Scientists illuminate mechanism of common drug target

This post was originally published on this site

Roughly a third of all drugs approved by the U.S. Food and Drug Administration target a large family of biomolecules, known as G protein-coupled receptors (GPCRs), whose job is to trigger cellular responses to extracellular stimuli. More than 800 different kinds of GPCRs exist in the human body and play a role in the pathobiology and treatment of countless medical conditions, including cancer, type 2 diabetes, obesity, sleep disorders, schizophrenia, and depression.

Now, an interdisciplinary team of researchers has gained new insight into the way GPCRs operate, a step toward the development of improved drugs with fewer side effects.

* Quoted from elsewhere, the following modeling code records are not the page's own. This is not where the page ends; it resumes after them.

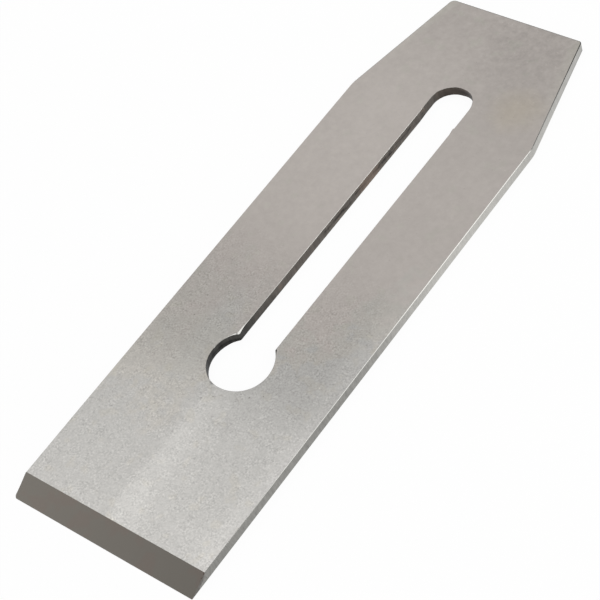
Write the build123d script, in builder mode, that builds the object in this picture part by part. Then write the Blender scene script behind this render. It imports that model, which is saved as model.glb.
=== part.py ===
from build123d import *
from math import radians, tan
import os

# Plane iron: the cutter of a bench plane, one flat bar of hardened steel with a keyhole slot.
# It lies on its flat back with the ground bevel facing up.
# Origin: middle of the cutting edge, in the plane of the flat back.
# +Y runs from the cutting edge to the tail, +Z points out of the bevelled face, +X runs across.

# Bar, in millimetres
length = 190.0
width = 60.0
thickness = 3.0

# Tail, where both long sides draw in
taper_length = 38.7
tail_inset = 8.4
shoulder_radius = 10.0
tail_corner_radius = 2.0

# Cutting end
bevel_angle = 25.0
edge_land = 0.05
worn_corner_radius = 1.0

# Keyhole: a round hole that a screw head passes through, and the slot that the screw slides in
hole_setback = 59.6
hole_diameter = 18.5
slot_width = 12.0
tail_bridge = 28.2
cusp_radius = 0.8

# Edges taken off the bar's faces and off the keyhole's rims
face_edge_break = 0.25
back_edge_break = 0.12
rim_edge_break = 0.1

# Room for a cut to start and end outside the bar
overrun = 2.0

shoulder_y = length - taper_length
tail_half_width = width / 2 - tail_inset
slot_end_y = length - tail_bridge - slot_width / 2
bevel_slope = tan(radians(bevel_angle))
bevel_run = (thickness - edge_land) / bevel_slope

os.makedirs("parts", exist_ok=True)

with BuildPart() as plane_iron:
    # Bar outline: parallel sides, soft shoulders, tapered tail with rounded corners
    with BuildSketch() as outline:
        with BuildLine():
            Polyline(
                (-width / 2, 0),
                (width / 2, 0),
                (width / 2, shoulder_y),
                (tail_half_width, length),
                (-tail_half_width, length),
                (-width / 2, shoulder_y),
                close=True,
            )
        make_face()
        fillet(outline.vertices().group_by(Axis.Y)[1], shoulder_radius)
        fillet(outline.vertices().group_by(Axis.Y)[-1], tail_corner_radius)
    extrude(amount=thickness)

    # Keyhole through the bar, with the two cusps between hole and slot rubbed round
    with BuildSketch() as keyhole:
        with Locations((0, hole_setback)):
            Circle(hole_diameter / 2)
        with Locations((0, (hole_setback + slot_end_y) / 2)):
            SlotCenterToCenter(slot_end_y - hole_setback, slot_width, rotation=90)
        cusps = keyhole.vertices().filter_by_position(
            Axis.Y, hole_setback, slot_end_y, inclusive=(False, False)
        )
        fillet(cusps, cusp_radius)
    extrude(amount=thickness, mode=Mode.SUBTRACT)

    # Edge breaks. The back keeps its full width at the cutting edge, so that end stays sharp.
    face = plane_iron.faces().sort_by(Axis.Z)[-1]
    chamfer(face.outer_wire().edges(), face_edge_break)
    back = plane_iron.faces().sort_by(Axis.Z)[0]
    back_edges = back.outer_wire().edges().sort_by(Axis.Y)[1:]
    chamfer(back_edges, back_edge_break)
    rims = plane_iron.faces().filter_by(Plane.XY).sort_by(Axis.Z)
    rim_edges = rims[0].inner_wires().edges() + rims[-1].inner_wires().edges()
    chamfer(rim_edges, rim_edge_break)

    # Ground bevel: everything above the sloping plane at the cutting end is taken away
    with BuildSketch(Plane.YZ) as bevel_waste:
        with BuildLine():
            Polyline(
                (-overrun, edge_land - overrun * bevel_slope),
                (bevel_run + overrun, thickness + overrun * bevel_slope),
                (-overrun, thickness + overrun * bevel_slope),
                close=True,
            )
        make_face()
    extrude(amount=width / 2 + overrun, both=True, mode=Mode.SUBTRACT)

    # The -X corner of the cutting edge is rubbed round, the +X corner is left square
    with BuildSketch() as corner_waste:
        with Locations((-width / 2, 0)):
            Rectangle(
                worn_corner_radius, worn_corner_radius, align=(Align.MIN, Align.MIN)
            )
        with Locations((worn_corner_radius - width / 2, worn_corner_radius)):
            Circle(worn_corner_radius, mode=Mode.SUBTRACT)
    extrude(amount=thickness, mode=Mode.SUBTRACT)

plane_iron.part.label = "plane_iron"
export_step(plane_iron.part, "parts/plane_iron.step")
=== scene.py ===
from math import atan2, cos, hypot, pi, radians, sqrt, tan

import bmesh
import bpy
from mathutils import Matrix, Quaternion, Vector


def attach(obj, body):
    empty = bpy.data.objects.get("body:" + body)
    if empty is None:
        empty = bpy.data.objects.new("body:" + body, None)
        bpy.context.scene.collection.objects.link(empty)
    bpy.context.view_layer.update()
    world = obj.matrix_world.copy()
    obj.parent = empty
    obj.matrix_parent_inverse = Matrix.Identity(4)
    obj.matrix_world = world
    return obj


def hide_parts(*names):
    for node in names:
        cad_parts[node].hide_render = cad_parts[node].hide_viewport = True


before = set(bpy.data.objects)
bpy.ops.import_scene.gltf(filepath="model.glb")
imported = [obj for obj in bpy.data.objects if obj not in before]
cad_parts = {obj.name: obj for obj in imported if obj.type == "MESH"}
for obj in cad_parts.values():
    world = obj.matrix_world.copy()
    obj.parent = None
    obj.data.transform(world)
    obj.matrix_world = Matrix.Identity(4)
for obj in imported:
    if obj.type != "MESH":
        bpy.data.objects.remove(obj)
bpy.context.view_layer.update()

# The blank: one bar of tool steel, cut to its outline and ground flat on both faces. Its long sides draw in
# towards the tail. The keyhole is milled through it before it is hardened: a round hole that lets a screw's
# head in, and a slot that the screw slides along.
bar_length = 0.190
bar_half_width = 0.030
bar_thickness = 0.003
taper_length = 0.0387
tail_half_width = 0.0216
hole_setback = 0.0596
hole_radius = 0.00925
slot_half_width = 0.0061
slot_end_setback = 0.1558
slot_end_start = 0.1525
slot_end_steps = 28
hole_steps = 44
filed_rim_marks = (0.0036, 0.0024, 0.0014, 0.0006)
burr_height = 0.1483
burr_top = 0.0004
burr_tail = 0.0022
hole_bow = 0.00047
heel_height = 0.0064
worn_reach = 0.028
touching = 1e-6

iron = bmesh.new()


def scribe(x, y):
    return iron.verts.new((x, y, 0))


def cut_straight(*marks):
    for start, end in zip(marks, marks[1:]):
        iron.edges.new((start, end))


def cut_round(mark, centre_y, turn, steps):
    """Swings the mark clockwise about a centre on the middle line, and returns where it ends."""
    swung = bmesh.ops.spin(
        iron, geom=[mark], cent=(0, centre_y, 0), axis=(0, 0, -1), angle=turn, steps=steps
    )
    return next(part for part in swung["geom_last"] if isinstance(part, bmesh.types.BMVert))


cusp_height = sqrt(hole_radius**2 - slot_half_width**2)
cusp_turn = radians(90) + atan2(cusp_height, slot_half_width)
slot_top = scribe(0, slot_end_setback + slot_half_width)
cusp = scribe(slot_half_width, hole_setback + cusp_height)
front_middle = scribe(0, 0)
cut_straight(
    front_middle,
    scribe(bar_half_width, 0),
    scribe(bar_half_width, heel_height / 2),
    scribe(bar_half_width, heel_height),
    scribe(bar_half_width, worn_reach),
    scribe(bar_half_width, bar_length - taper_length),
    scribe(tail_half_width, bar_length),
    scribe(0, bar_length),
    slot_top,
)
slot_side = [
    scribe(slot_half_width, height)
    for height in (slot_end_start, burr_height + burr_top, burr_height, burr_height - burr_tail)
]
slot_side += [
    scribe(slot_half_width, hole_setback + cusp_height + above_cusp) for above_cusp in filed_rim_marks
]
cut_straight(cut_round(slot_top, slot_end_setback, radians(90), slot_end_steps), *slot_side, cusp)
cut_straight(cut_round(cusp, hole_setback, cusp_turn, hole_steps), front_middle)
for mark in iron.verts:
    if abs(hypot(mark.co.x, mark.co.y - hole_setback) - hole_radius) < touching:
        mark.co.y -= hole_bow * (mark.co.x / hole_radius) ** 2
cusp_height -= hole_bow * (slot_half_width / hole_radius) ** 2
bmesh.ops.contextual_create(iron, geom=iron.edges[:])
thickened = bmesh.ops.extrude_face_region(iron, geom=iron.faces[:])["geom"]
bmesh.ops.translate(
    iron,
    vec=(0, 0, bar_thickness),
    verts=[part for part in thickened if isinstance(part, bmesh.types.BMVert)],
)
sawn_through = [face for face in iron.faces if abs(face.calc_center_median().x) < touching]
bmesh.ops.delete(iron, geom=sawn_through, context="FACES")
bmesh.ops.mirror(
    iron, geom=iron.verts[:] + iron.edges[:] + iron.faces[:], axis="X", merge_dist=touching
)
bmesh.ops.recalc_face_normals(iron, faces=iron.faces[:])

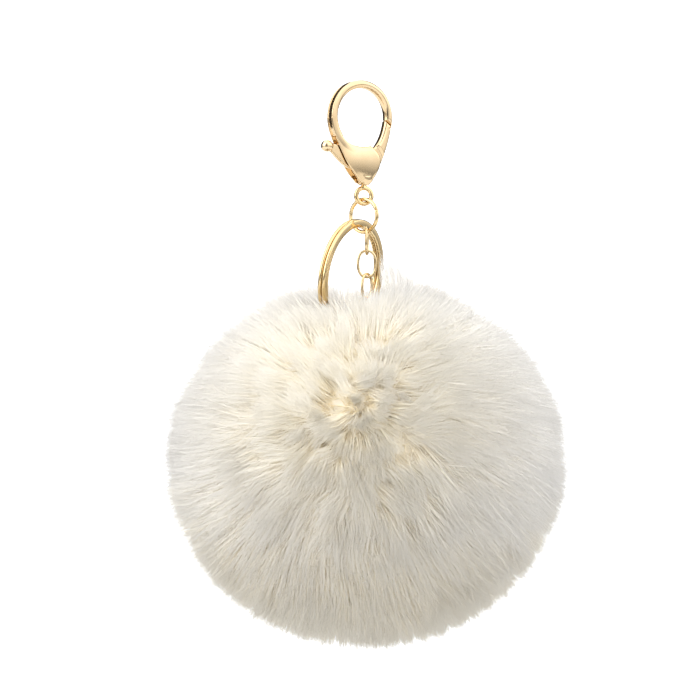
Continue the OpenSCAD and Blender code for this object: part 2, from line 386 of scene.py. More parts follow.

“Drugs that target GPCRs are used to treat a wide variety of disorders in medicine — heart disease, lung disease, sleep and neuropsychiatric disorders — and GPCRs are responsible for smell, taste, and vision as well,” says senior author Jonathan A. Javitch, MD, PhD, the Lieber Professor of Experimental Therapeutics in Psychiatry at Columbia University Vagelos College of Physicians and Surgeons and chief of molecular therapeutics at the New York State Psychiatric Institute.

But like many therapeutics, drugs that target GPCRs often have side effects, some of which can be serious. For example, drugs that target a group of GPCRs called opioid receptors are very effective at treating pain but also have dangerous side effects such as respiratory distress and constipation. At the moment, these compounds are unable to target the pain-alleviating signaling pathway without also activating the respiratory and gut pathways.

“In our study, we use methodology that allows us to probe in unprecedented detail how drug-stimulated GPCRs activate β-arrestin, a protein involved both in terminating some signals and mediating others,” says Wesley B. Asher, PhD, co-first author and assistant professor of clinical neurobiology in the Department of Psychiatry at Columbia, “with the ultimate goal of enabling the development of pathway-specific compounds.”

The study, published April 27 in the journal Cell, involved the use of a cutting-edge technique called single-molecule fluorescence resonance energy transfer (smFRET) imaging. The technique, advanced by co-senior author Scott C. Blanchard, PhD, from St. Jude Children’s Research Hospital, captures movements within individual protein systems in unparalleled detail. Since the method visualizes structural changes of single proteins in real time, it enables insights that are obscured by other traditional approaches that average large numbers of proteins in a sample.

With smFRET, the team decided to probe the beta-adrenergic receptor — a prototypical GPCR broadly relevant to many different areas of biology. Binding of drugs or endogenous hormones to beta-adrenergic receptors or other GCPRs on the cell’s exterior membrane leads to signals on the inside of the cell that are mediated by activation of G proteins. But binding of another type of protein, β-arrestins, terminates this signaling and can activate other — desired or undesired — downstream pathways.

By observing the process of β-arrestin activation by a beta-adrenergic receptor, the researchers uncovered new details about how β-arrestins interact with, and are activated by, GPCRs, processes that require release of autoinhibition of both proteins.

The findings could ultimately help to identify improved drugs that, by modulating the binding and/or activation of β-arrestin to GPCRs, affect specific pathways and not others.

The study’s results also support the “barcode hypothesis,” which states that different phosphorylation patterns or “barcodes” within receptors can lead to different patterns of β-arrestin activation, which in turn dictates downstream signaling outcomes.

Scientists hope that better understanding of the relationship between receptor “barcodes” and β-arrestin activation can provide important insight into how specific downstream pathways, but not others, are targeted.